Dr. Jekyll and Mr. Hyde
Gold says there are ways to get workers over the soft-skills hump.
“It’s very important to make clear what softer skill sets they’re lacking and demonstrate that to them with tangible, objective examples,” she said.
She adds you might tell a manager that “there have been instances where you haven’t been the most empathetic or the most empowering to your team.”
Still, “if that message is delivered in the wrong manner, it can be quite a personal attack on someone’s character” — which would defeat the purpose of the feedback, Gold emphasized.
But it’s not about turning Mr. Hyde into Dr. Jekyll, according to de Metz.
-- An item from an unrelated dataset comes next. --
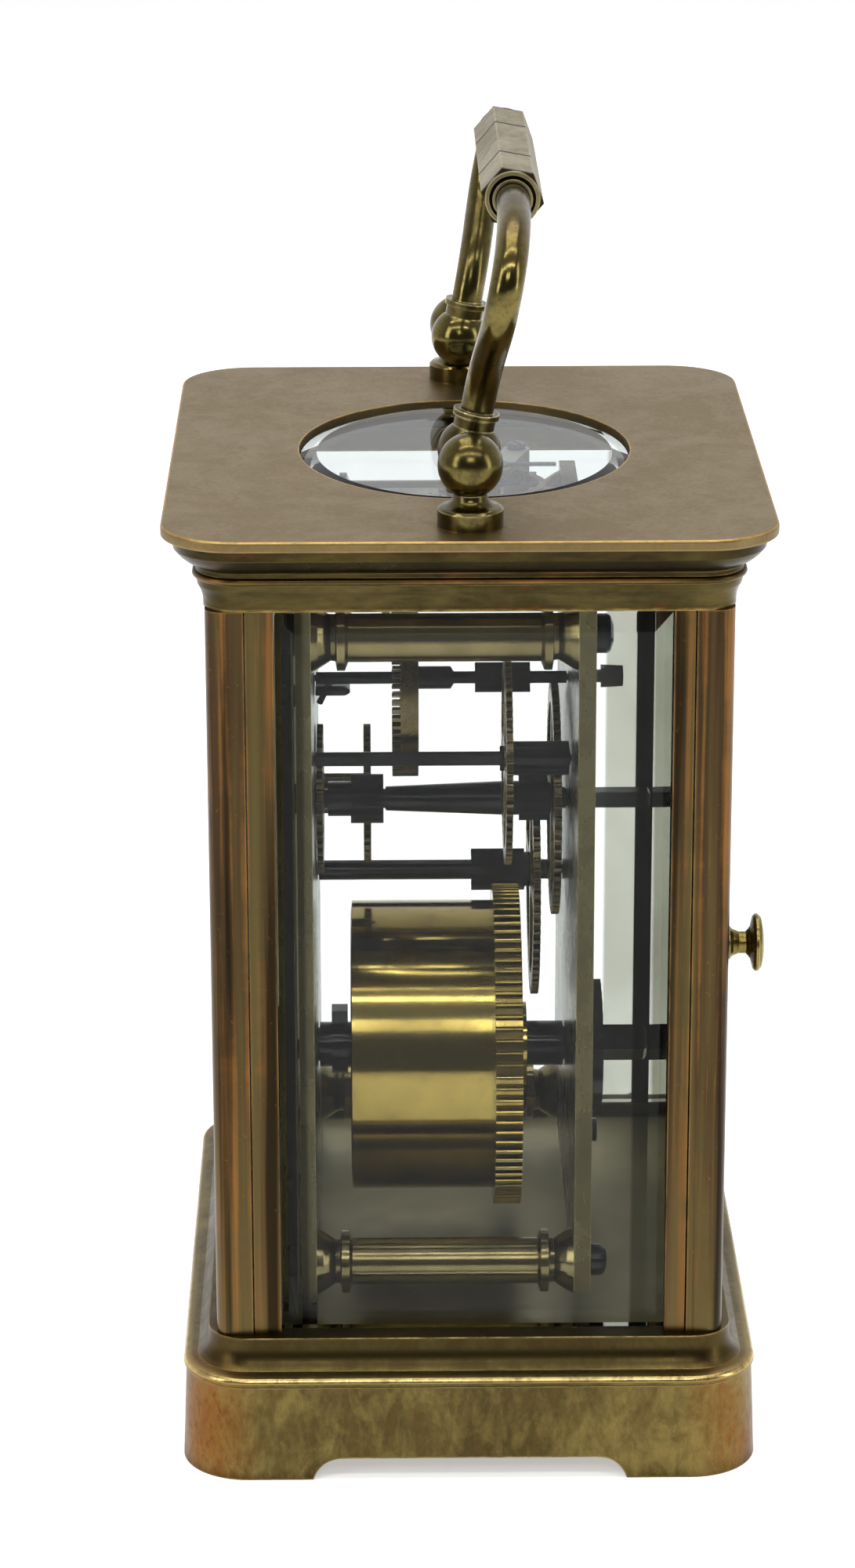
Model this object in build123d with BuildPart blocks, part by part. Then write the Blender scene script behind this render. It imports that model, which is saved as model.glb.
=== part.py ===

“I don’t think you can change someone’s personality, but what you can do is elevate their understanding of where their soft skills are lacking and try to get them to work a little harder,” she said.
“If you’ve got someone who’s very introverted and might not make small talk at the start of a meeting, maybe you give them a cheat sheet [with some ice-breaker questions]. ‘How’s the family?’ ‘How was your weekend?’ It’s about being able to dial up and dial down one’s personality, depending on the situation,” de Metz said.
‘Care and compassion’
“Softer skills flourish in a working environment that is characterized by care and compassion,” Gold noted, adding that YuLife does many things to make that a reality, including sending new remote employees a chair and a desk if they don’t have a comfortable home workspace.
“We work to ensure that people’s families, people’s well-being comes before anything,” she said.
Gold stressed one other point that often is overlooked in corporate culture —that most companies require both hard skills and soft skills. Having great technical or hard skills does not necessarily mean you are ready to direct a team, she says.
“It’s important to be really honest about what career progression means,” Gold said. “You might be fantastic at what you do in a discipline that you own, but that doesn’t necessarily make you a good manager — and I think that’s such a corporate misconception. I’d say nine times out of 10, that way of thinking creates bad managers and managers who lack soft-skill sets. Those two worlds are so far apart.”
Both de Metz and Gold agree that employers must provide ways to progress on both the hard-skill and soft-skill tracks.
Tips from Charlotte de Metz of Keyloop and Cali Gold of YuLife
- Have companywide values that stress concern for the well-being of your employees.
- Understand the importance of soft skills, including compassion, communication. transparency, vulnerability and seeking win-win synergies.
- Hire applicants whose soft skills fit those values.
- Have a robust onboarding process for new hires.
- Offer coaching and feedback to improve the soft skills of employees.